Et pourtant : Dois-je rappeler les chiffres sur le nombre de tués chaque année dans le monde (pourquoi se limiter à la France), ou de personnes gravement mutilées et handicapées à vie ? Dois-je insister sur la douleur inconsolable des parents et proches des victimes ? Que dire de l’impact qu’elle a sur les grandes villes ; devenues inhospitalières à ses habitants, tant la place qu’elle prend sur l’espace public, tant le bruit et les nuisances qu’elle génère, tant la pollution de l’air et la violence des comportement qu’elle engendre sont devenus incontrôlables. Prenez un homme doux, calme, tempéré, et plongez le deux heures par jour dans les bouchons d’une grande ville, et vous en ferrez au mieux un parfait goujat, au pire une brute inconsciente. Que dire enfin de l’impact de nos chères automobiles sur le changement climatique qui ne fait que commencer, et dont l’ampleur des drames qu’il provoquera reste la seule incertitude ?

Il y aurait bien des solutions, des alternatives à trouver, notamment en urbanisme, ou dans la gestion des transports en commun, ou encore en favorisant les modes de transports individuels alternatifs : piétons, bicyclette, vélomobiles, voire véhicules léger à assistance électrique. Mais toutes ces idées sont à contre courant des tendances actuelles, et les mesures à prendre seront forcément impopulaires, surtout pendant une phase de transition qui nécessitera un cocktail de mesures visant à décourager l’usage de la voiture, à encourager celui des transports en communs, et d’investissements et de travaux public d’aménagement, forcément générateurs momentanément de nuisance.
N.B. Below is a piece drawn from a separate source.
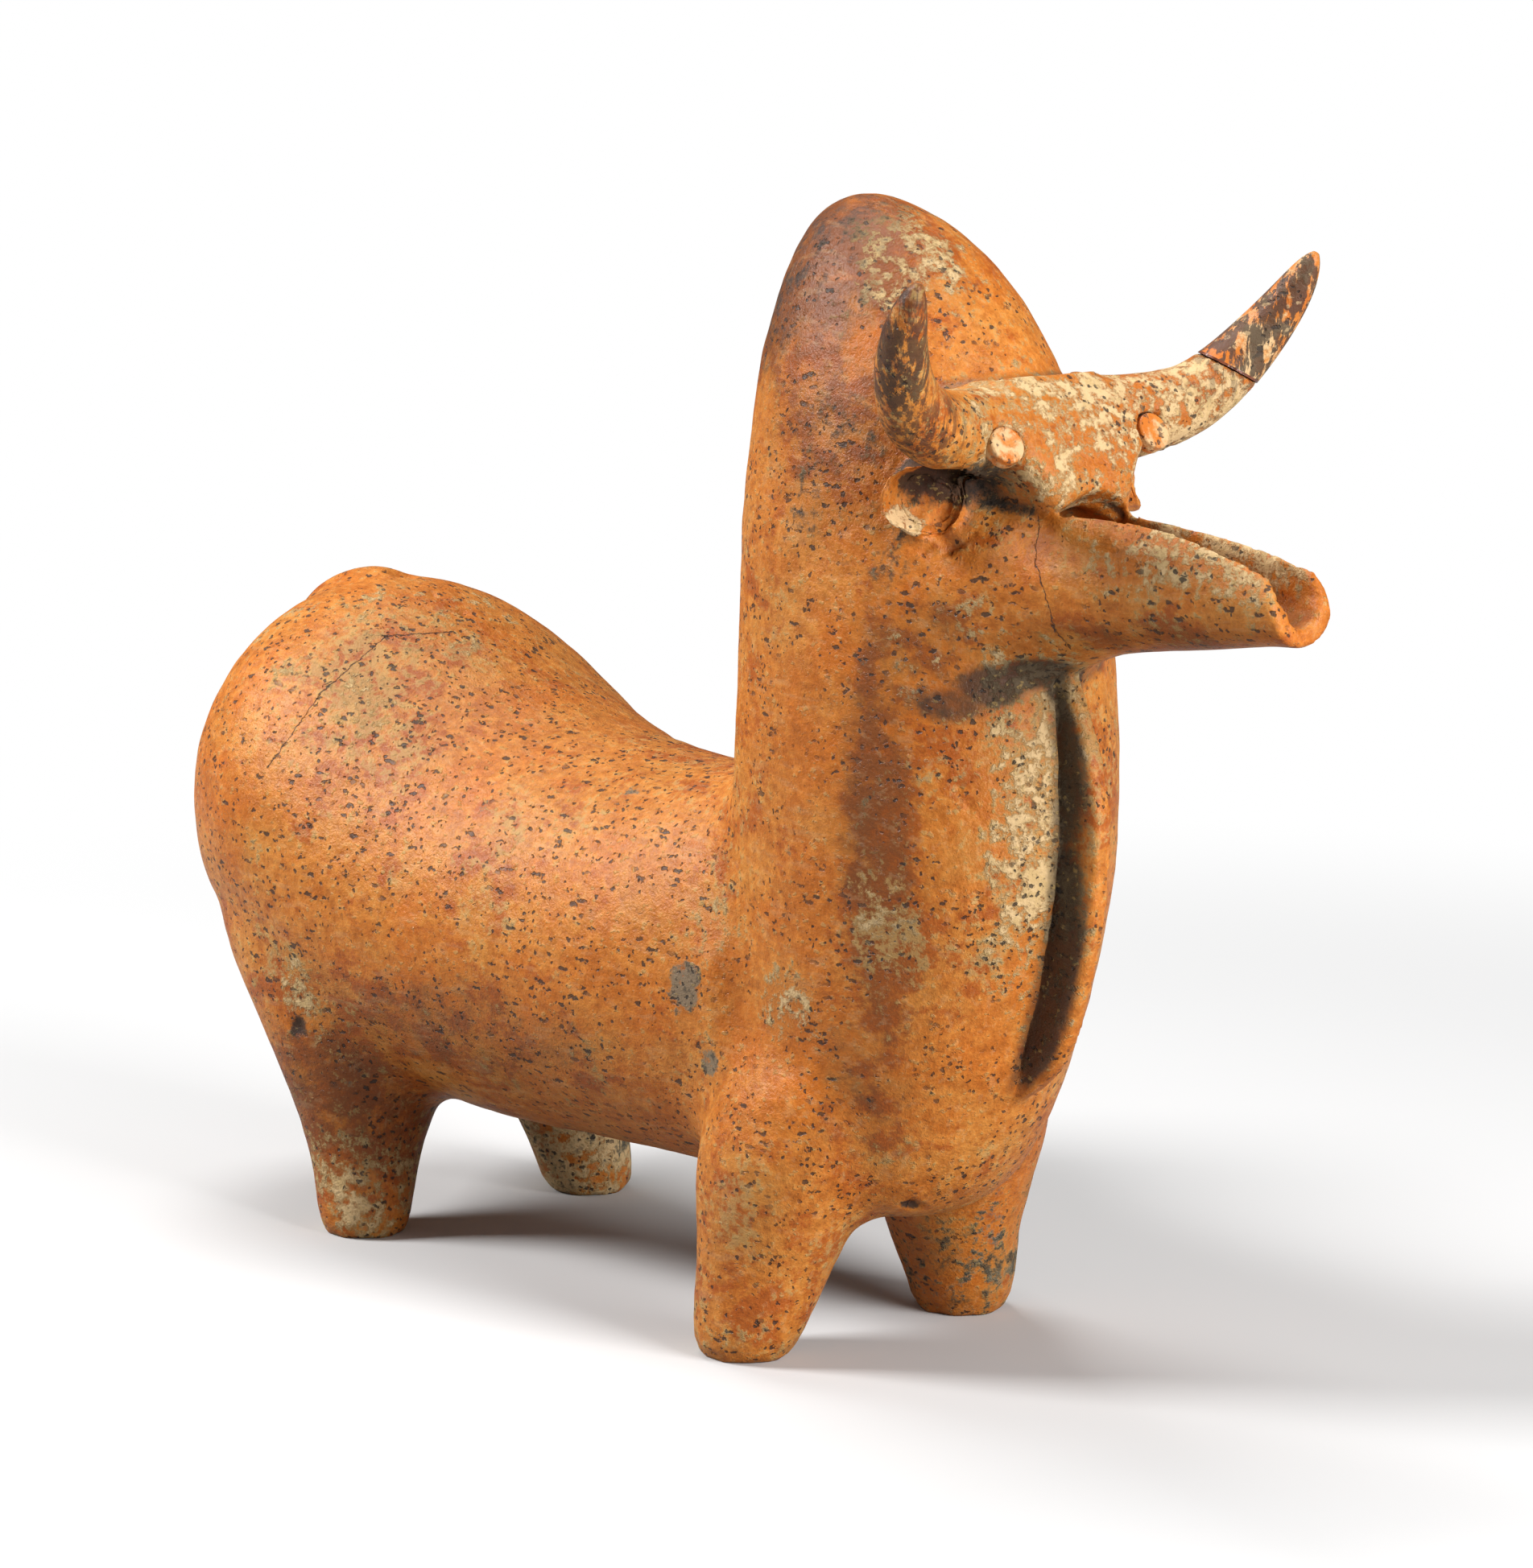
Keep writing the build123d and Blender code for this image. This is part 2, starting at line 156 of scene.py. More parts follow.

Alors que nos constructeurs automobiles devraient travailler à des véhicules plus léger (Est-il rationnel de déplacer une, voire deux tonnes d’acier pour transporter une personne et son attaché case ?), les voitures sont de plus en plus hautes, larges, longues et lourdes. Les créatifs de pub ont tellement bien travaillé que les gens ne veulent pas de voitures qui seraient plus légères et moins puissantes, alors qu’elles satisferaient largement leurs besoins, mais qu’ils assimileraient à des voitures dangereuses (alors que c’est tout le contraire, les statistiques américaines démontrent que les 4x4 sont plus dangereux aussi pour leur conducteurs).

Le train : Tant d’éléments concourent aujourd’hui à en décourager l’usage : Entre une tarification souvent absconse (pourquoi mon abonnement mensuel me coûte t’il plus cher que l’achat de billets à l’unité ?), le vieillissement du réseau secondaire en province (que dire de l’état de certains TER ou de l’insuffisance des voies face au trafic), les incidents techniques à répétition, les grèves, voire maintenant les alertes à la bombe (je suis resté coincé dans mon train ¾ d’heure à la Gare St Charles, ce matin).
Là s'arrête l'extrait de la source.